April 25, 2024

Mortgage Executive Guilty in $3 Billion Fraud

After more than a day of deliberations, a federal jury in Virginia found Lee B. Farkas, the chairman of Taylor, Bean Whitaker, guilty on 14 counts of securities, bank and wire fraud and conspiracy to commit fraud. Mr. Farkas faces decades in prison for his role in the $2.9 billion plot, which prosecutors say was one of the largest and longest bank fraud schemes in American history and led to the 2009 collapse of Colonial Bank.

 “There’s no question that it is very momentous and a very significant case,” Lanny Breuer, an assistant attorney general, said on Tuesday.

The 10-day trial was the rare win for federal prosecutors in the aftermath of the financial mess. The Justice Department has yet to bring charges against an executive who ran a major Wall Street firm leading up to the disaster. An earlier case against hedge fund managers at Bear Stearns ended in acquittal. Prosecutors dropped their investigation into Angelo R. Mozilo, the former chief executive of Countrywide Financial, which nearly collapsed under the weight of souring subprime home loans.

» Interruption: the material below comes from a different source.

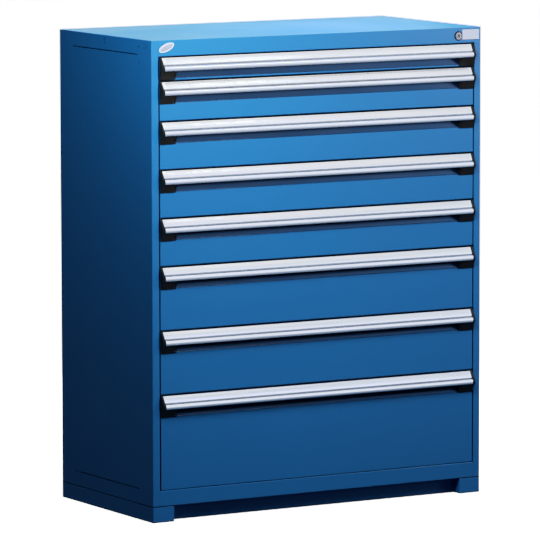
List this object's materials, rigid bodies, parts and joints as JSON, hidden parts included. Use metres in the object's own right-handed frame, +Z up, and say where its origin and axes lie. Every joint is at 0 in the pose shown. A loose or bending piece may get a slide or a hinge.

Six other Taylor, Bean Whitaker executives — including its former chief executive and former treasurer — have already pleaded guilty. Some agreed to testify against Mr. Farkas at his trial.

Mr. Farkas took the stand during the trial to defend his actions and deny any wrongdoing. A lawyer for Mr. Farkas did not respond to a request for comment. 

 The Securities and Exchange Commission has also sued Mr. Farkas. That case continues.

The scheme began in 2002, prosecutors say, when Taylor, Bean Whitaker executives moved to hide the firm’s losses, secretly overdrawing its accounts at Colonial Bank by more than $100 million. To cover up the actions, the lender sold Colonial some $1.5 billion in “worthless” and “fake” mortgages, prosecutors said at trial. The government, in turn, guaranteed those fraudulent home loans.

During the course of the fraud, prosecutors said, Mr. Farkas pocketed some $20 million, which he used to buy a private jet, five homes and a collection of vintage cars.

 “His shockingly brazen scheme poured fuel on the fire of the financial crisis,” Mr. Breuer said.  

With the credit crisis in full swing, Mr. Farkas and other Taylor, Bean Whitaker executives persuaded Colonial to apply for $570 million in federal bailout funds through the Troubled Asset Relief Program. The Treasury Department approved the rescue funds, on the condition that the bank was able to raise $300 million in private funds. The Taylor, Bean Whitaker executives falsely led Colonial into thinking that was possible. Ultimately, the government did not give any money to Colonial. 

“Today’s verdict ensures that Farkas will pay for his crime — an unprecedented scheme to defraud regulators during the height of the financial crisis and to steal over $550 million from the American taxpayers through TARP,” Christy Romero, the acting special inspector general for the TARP program, said in a statement.

In August 2009, Colonial filed for bankruptcy, the same time that Taylor, Bean Whitaker failed.